>> START MATERIAL PROVIDED

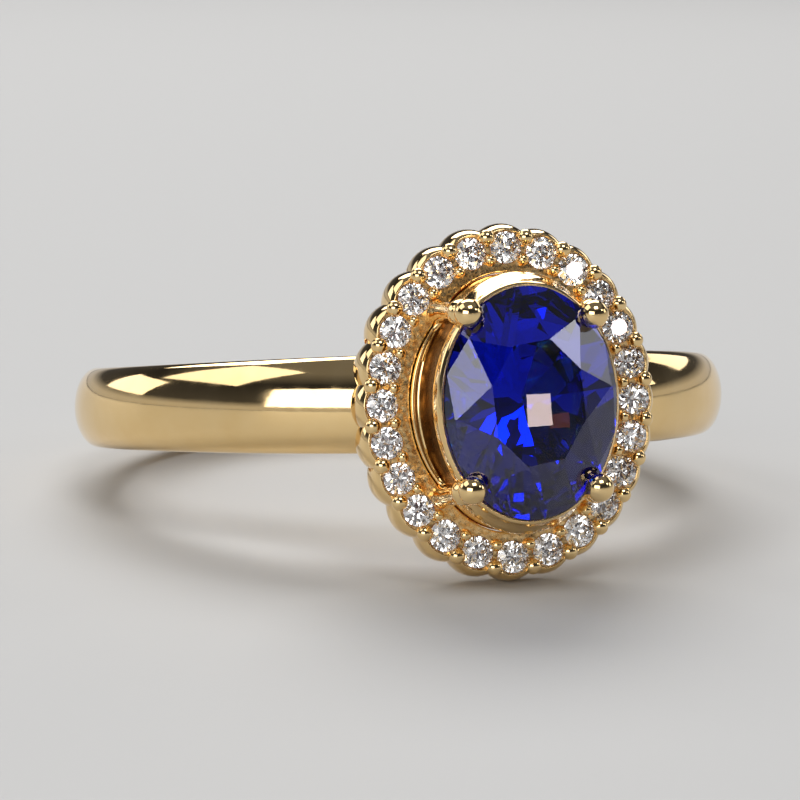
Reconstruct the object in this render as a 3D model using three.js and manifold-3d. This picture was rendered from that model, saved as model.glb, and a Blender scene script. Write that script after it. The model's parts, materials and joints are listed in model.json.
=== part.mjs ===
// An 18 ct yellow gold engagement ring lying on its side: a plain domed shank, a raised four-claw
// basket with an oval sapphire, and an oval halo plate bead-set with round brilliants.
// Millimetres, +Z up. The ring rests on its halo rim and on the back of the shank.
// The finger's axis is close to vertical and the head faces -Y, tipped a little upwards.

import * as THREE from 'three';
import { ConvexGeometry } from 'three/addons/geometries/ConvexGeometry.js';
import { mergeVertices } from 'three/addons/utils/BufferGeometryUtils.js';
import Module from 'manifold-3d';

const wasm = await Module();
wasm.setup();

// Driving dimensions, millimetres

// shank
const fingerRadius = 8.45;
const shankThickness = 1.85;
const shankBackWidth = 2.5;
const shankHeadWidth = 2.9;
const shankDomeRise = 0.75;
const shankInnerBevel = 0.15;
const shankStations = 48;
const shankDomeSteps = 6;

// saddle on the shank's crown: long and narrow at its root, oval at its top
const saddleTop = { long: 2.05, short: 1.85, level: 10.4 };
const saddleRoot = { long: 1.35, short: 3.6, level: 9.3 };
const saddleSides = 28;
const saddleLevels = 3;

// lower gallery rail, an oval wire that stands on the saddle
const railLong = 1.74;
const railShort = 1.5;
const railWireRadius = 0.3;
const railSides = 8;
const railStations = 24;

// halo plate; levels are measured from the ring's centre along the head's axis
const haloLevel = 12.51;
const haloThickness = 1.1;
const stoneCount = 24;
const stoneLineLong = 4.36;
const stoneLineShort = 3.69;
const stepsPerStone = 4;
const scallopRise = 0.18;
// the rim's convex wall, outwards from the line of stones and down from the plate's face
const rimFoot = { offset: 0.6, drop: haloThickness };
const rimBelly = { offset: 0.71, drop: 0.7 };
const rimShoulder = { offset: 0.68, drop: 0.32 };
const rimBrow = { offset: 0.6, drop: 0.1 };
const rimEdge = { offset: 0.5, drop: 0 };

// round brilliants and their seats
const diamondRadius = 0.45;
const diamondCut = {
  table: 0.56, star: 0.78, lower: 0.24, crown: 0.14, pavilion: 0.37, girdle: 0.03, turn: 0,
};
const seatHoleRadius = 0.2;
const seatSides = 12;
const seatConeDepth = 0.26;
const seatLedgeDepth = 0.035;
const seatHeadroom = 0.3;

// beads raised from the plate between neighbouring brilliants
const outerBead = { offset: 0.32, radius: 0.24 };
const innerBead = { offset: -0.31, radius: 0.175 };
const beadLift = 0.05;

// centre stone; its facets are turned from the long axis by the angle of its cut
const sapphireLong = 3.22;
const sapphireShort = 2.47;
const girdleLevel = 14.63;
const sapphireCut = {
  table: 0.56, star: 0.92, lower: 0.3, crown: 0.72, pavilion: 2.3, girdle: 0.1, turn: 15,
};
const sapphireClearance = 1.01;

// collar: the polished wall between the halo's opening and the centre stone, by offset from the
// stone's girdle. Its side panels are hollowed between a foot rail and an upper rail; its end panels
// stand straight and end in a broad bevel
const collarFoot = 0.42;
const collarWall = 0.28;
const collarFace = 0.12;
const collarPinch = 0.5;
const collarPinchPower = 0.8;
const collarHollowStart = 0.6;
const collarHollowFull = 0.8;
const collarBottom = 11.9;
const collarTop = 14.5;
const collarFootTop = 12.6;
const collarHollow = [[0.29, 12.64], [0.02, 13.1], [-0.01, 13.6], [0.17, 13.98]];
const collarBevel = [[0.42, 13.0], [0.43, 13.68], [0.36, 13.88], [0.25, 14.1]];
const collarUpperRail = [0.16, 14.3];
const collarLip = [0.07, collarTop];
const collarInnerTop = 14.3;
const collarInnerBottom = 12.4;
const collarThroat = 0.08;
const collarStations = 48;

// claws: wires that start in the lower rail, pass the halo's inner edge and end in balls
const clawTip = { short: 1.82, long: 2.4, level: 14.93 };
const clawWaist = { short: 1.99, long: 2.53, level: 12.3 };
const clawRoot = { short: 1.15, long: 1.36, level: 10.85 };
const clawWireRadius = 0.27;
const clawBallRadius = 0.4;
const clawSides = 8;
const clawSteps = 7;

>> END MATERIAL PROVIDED
>> START MATERIAL PROVIDED

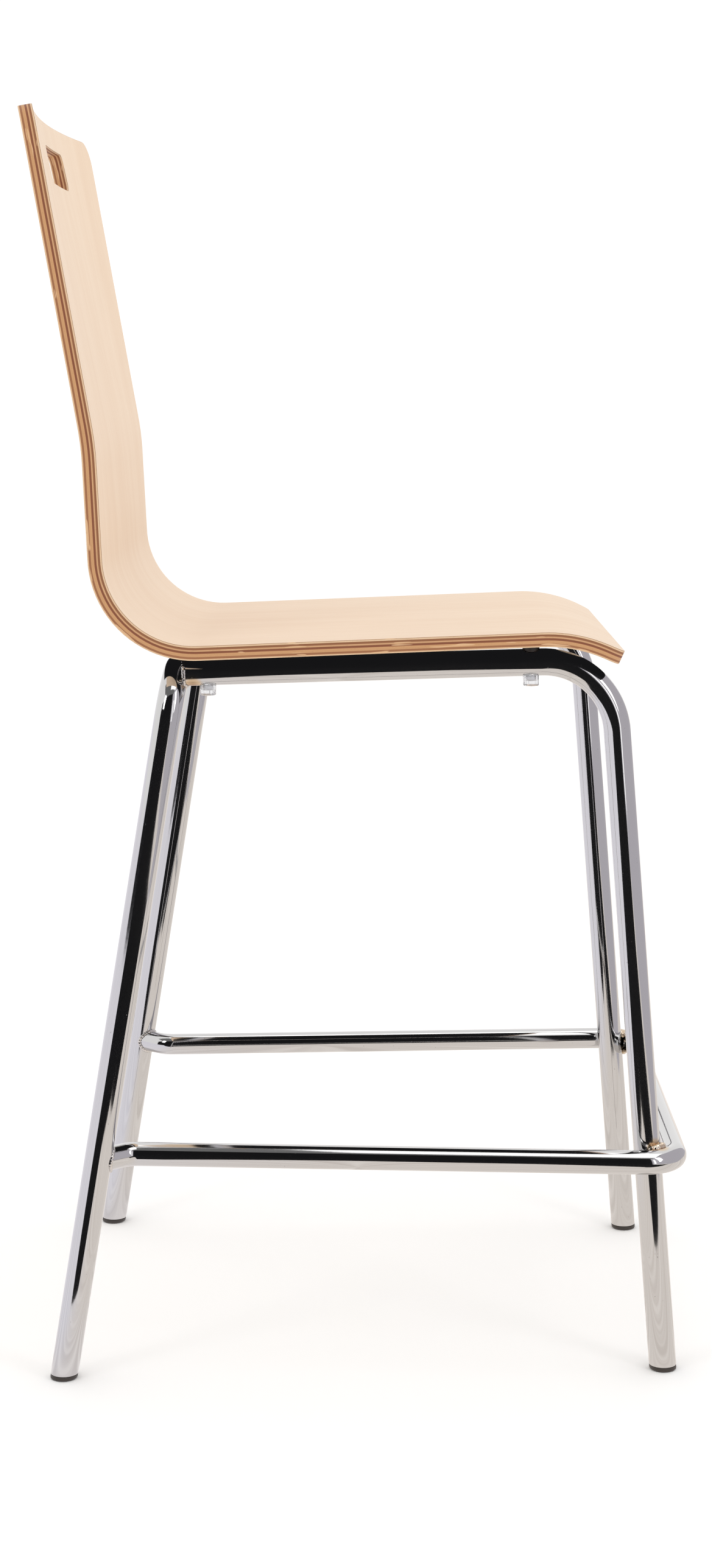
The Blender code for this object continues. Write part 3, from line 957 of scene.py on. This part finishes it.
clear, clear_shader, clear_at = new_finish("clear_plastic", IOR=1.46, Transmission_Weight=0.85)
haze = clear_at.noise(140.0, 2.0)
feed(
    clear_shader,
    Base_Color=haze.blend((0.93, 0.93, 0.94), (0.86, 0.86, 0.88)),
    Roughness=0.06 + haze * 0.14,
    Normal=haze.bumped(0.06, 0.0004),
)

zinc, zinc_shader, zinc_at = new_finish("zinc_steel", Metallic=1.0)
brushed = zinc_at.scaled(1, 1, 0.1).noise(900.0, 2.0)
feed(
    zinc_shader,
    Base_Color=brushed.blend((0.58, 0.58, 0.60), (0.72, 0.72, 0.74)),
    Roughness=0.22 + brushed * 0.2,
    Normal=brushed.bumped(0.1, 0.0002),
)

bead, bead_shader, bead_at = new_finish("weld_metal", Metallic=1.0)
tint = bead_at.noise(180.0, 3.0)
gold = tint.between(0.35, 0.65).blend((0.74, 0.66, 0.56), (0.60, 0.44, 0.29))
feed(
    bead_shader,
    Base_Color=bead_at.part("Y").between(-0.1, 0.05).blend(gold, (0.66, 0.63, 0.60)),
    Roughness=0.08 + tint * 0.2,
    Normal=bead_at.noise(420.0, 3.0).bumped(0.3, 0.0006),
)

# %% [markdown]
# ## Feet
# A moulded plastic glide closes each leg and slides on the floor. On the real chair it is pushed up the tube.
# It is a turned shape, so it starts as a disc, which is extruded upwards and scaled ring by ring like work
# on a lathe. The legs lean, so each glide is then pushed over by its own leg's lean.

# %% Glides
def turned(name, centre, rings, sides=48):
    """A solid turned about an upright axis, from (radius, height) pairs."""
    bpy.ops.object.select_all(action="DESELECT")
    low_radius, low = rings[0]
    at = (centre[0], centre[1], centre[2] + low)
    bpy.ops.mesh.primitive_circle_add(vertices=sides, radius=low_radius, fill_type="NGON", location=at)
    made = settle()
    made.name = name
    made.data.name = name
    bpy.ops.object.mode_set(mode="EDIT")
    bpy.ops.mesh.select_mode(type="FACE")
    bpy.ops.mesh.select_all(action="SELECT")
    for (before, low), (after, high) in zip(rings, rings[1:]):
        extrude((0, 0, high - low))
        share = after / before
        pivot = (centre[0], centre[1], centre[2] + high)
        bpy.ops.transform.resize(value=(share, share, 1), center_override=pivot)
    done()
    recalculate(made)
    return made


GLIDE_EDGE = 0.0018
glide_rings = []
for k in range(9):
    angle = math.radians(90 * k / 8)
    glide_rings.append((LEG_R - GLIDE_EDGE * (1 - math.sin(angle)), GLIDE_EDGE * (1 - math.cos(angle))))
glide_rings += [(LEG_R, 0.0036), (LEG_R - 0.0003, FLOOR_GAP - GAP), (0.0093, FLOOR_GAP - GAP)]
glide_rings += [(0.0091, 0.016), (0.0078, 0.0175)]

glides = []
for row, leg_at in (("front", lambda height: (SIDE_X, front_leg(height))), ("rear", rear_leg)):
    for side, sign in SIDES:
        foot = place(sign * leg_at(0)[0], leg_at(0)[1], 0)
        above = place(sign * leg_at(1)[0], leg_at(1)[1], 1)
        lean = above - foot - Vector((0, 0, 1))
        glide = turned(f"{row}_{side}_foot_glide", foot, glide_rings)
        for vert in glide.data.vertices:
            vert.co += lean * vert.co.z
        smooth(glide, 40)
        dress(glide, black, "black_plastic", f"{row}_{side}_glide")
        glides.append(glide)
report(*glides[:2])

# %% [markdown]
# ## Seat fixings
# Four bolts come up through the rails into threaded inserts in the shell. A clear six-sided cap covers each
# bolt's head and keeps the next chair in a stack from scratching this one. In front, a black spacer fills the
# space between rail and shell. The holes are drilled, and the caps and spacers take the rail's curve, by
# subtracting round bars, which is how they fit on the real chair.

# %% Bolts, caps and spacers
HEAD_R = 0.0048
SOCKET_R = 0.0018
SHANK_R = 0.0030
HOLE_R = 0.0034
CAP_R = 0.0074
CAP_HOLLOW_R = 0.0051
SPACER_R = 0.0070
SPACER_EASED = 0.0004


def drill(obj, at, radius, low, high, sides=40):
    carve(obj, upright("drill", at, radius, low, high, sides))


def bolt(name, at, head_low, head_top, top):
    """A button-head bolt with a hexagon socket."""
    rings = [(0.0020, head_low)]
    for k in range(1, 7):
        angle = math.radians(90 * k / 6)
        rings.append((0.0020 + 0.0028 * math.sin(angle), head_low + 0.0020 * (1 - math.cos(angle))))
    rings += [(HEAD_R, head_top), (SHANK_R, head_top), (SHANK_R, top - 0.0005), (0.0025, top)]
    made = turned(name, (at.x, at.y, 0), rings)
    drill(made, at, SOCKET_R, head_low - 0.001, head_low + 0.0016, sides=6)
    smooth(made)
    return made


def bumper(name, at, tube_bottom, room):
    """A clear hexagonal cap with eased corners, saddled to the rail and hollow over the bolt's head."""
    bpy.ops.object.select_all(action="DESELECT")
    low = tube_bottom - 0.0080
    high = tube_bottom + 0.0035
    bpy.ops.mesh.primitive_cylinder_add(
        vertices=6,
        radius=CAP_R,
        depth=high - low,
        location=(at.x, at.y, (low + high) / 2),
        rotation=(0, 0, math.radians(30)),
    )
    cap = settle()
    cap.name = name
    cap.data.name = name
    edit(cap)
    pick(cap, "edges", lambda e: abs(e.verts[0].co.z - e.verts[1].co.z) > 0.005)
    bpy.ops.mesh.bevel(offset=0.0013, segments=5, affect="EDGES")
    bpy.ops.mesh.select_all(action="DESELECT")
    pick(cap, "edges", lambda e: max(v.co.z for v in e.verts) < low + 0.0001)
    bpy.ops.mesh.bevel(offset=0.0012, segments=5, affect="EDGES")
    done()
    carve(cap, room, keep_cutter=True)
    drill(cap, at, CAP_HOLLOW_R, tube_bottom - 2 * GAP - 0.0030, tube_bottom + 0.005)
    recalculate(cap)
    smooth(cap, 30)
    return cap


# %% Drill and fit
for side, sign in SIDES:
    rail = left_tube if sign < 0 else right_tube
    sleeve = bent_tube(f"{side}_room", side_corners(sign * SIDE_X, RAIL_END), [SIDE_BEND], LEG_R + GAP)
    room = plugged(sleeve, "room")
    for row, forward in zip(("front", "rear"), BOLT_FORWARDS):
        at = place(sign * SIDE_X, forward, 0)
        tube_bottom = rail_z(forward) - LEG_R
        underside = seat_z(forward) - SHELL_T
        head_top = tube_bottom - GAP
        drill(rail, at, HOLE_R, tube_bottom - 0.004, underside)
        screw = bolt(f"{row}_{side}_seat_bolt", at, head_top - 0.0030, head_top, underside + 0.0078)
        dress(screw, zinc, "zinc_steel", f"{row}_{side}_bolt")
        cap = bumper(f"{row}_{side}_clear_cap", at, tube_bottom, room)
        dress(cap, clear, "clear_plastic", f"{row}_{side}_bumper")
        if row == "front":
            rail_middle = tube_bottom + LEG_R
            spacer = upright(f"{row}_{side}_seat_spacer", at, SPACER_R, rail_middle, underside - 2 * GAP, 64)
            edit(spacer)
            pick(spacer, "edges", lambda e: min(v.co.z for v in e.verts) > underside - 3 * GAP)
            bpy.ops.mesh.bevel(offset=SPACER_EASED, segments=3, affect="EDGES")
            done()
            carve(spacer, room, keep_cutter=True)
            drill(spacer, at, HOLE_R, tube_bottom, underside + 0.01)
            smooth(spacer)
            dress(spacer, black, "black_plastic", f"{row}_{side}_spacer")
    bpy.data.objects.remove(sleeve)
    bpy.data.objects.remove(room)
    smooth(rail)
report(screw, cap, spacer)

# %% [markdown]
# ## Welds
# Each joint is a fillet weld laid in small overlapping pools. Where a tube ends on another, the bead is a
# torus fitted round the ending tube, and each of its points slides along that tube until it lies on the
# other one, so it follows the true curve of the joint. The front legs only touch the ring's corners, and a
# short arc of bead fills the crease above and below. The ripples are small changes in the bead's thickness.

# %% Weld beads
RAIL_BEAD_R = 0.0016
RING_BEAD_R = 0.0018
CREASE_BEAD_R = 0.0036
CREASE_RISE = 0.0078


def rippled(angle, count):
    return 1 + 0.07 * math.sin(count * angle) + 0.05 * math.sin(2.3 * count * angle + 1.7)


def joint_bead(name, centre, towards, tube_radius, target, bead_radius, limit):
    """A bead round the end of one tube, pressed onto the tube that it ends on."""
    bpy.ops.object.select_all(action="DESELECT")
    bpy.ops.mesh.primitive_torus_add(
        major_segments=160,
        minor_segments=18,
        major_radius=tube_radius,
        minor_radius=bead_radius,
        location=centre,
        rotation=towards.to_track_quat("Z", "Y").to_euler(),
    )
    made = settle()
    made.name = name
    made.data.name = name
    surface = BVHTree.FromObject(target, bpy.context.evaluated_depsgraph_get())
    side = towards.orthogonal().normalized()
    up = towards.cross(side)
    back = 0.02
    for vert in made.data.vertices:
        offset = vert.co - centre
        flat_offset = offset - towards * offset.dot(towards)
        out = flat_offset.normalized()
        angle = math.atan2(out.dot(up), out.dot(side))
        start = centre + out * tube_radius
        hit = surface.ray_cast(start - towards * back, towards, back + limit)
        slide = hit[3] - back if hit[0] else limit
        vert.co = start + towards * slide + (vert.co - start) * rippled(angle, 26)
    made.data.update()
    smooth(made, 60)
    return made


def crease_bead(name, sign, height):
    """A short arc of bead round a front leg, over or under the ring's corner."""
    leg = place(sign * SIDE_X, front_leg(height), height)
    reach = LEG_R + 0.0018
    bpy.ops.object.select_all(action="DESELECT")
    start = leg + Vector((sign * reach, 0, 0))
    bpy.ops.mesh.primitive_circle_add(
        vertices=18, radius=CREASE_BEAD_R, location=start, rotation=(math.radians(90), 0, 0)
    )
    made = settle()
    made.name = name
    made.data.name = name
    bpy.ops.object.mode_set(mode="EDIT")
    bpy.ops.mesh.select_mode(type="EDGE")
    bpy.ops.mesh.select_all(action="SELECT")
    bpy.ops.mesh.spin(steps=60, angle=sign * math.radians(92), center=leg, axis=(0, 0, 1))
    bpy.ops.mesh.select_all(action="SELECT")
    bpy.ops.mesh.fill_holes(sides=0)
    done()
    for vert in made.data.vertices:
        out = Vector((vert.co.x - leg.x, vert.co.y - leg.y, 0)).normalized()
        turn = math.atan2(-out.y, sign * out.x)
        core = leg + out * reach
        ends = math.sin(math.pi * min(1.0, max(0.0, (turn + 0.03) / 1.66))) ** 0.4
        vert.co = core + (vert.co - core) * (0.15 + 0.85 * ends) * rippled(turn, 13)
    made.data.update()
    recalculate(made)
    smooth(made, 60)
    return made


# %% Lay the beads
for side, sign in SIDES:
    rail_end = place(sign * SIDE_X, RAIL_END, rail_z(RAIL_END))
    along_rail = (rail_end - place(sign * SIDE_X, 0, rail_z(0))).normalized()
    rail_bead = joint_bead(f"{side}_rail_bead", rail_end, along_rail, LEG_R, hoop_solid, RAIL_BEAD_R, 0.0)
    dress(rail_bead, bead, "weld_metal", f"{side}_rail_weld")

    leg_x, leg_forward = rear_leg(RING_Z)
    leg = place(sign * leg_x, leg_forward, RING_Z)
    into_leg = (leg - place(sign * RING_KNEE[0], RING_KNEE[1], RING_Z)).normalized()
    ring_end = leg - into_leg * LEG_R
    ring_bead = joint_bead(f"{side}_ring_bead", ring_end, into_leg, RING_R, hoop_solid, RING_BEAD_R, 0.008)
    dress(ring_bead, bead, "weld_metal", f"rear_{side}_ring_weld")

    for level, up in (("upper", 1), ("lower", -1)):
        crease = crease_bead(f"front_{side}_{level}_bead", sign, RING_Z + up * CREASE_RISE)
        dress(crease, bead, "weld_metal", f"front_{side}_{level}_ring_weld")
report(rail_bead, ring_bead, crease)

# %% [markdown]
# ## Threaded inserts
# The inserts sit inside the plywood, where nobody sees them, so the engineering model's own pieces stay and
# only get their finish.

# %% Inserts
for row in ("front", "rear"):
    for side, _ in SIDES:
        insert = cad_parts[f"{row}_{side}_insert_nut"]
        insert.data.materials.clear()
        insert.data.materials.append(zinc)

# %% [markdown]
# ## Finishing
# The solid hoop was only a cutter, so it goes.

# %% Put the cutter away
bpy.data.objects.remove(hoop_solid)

>> END MATERIAL PROVIDED

> **TASK DETAILS**
Only the lines running from the line with "Reconstruct the object" through the line with "const railStations = 24;" should be repeated, exactly and with both ends kept.

> **SOLUTION TO THIS PROBLEM**
Reconstruct the object in this render as a 3D model using three.js and manifold-3d. This picture was rendered from that model, saved as model.glb, and a Blender scene script. Write that script after it. The model's parts, materials and joints are listed in model.json.
=== part.mjs ===
// An 18 ct yellow gold engagement ring lying on its side: a plain domed shank, a raised four-claw
// basket with an oval sapphire, and an oval halo plate bead-set with round brilliants.
// Millimetres, +Z up. The ring rests on its halo rim and on the back of the shank.
// The finger's axis is close to vertical and the head faces -Y, tipped a little upwards.

import * as THREE from 'three';
import { ConvexGeometry } from 'three/addons/geometries/ConvexGeometry.js';
import { mergeVertices } from 'three/addons/utils/BufferGeometryUtils.js';
import Module from 'manifold-3d';

const wasm = await Module();
wasm.setup();

// Driving dimensions, millimetres

// shank
const fingerRadius = 8.45;
const shankThickness = 1.85;
const shankBackWidth = 2.5;
const shankHeadWidth = 2.9;
const shankDomeRise = 0.75;
const shankInnerBevel = 0.15;
const shankStations = 48;
const shankDomeSteps = 6;

// saddle on the shank's crown: long and narrow at its root, oval at its top
const saddleTop = { long: 2.05, short: 1.85, level: 10.4 };
const saddleRoot = { long: 1.35, short: 3.6, level: 9.3 };
const saddleSides = 28;
const saddleLevels = 3;

// lower gallery rail, an oval wire that stands on the saddle
const railLong = 1.74;
const railShort = 1.5;
const railWireRadius = 0.3;
const railSides = 8;
const railStations = 24;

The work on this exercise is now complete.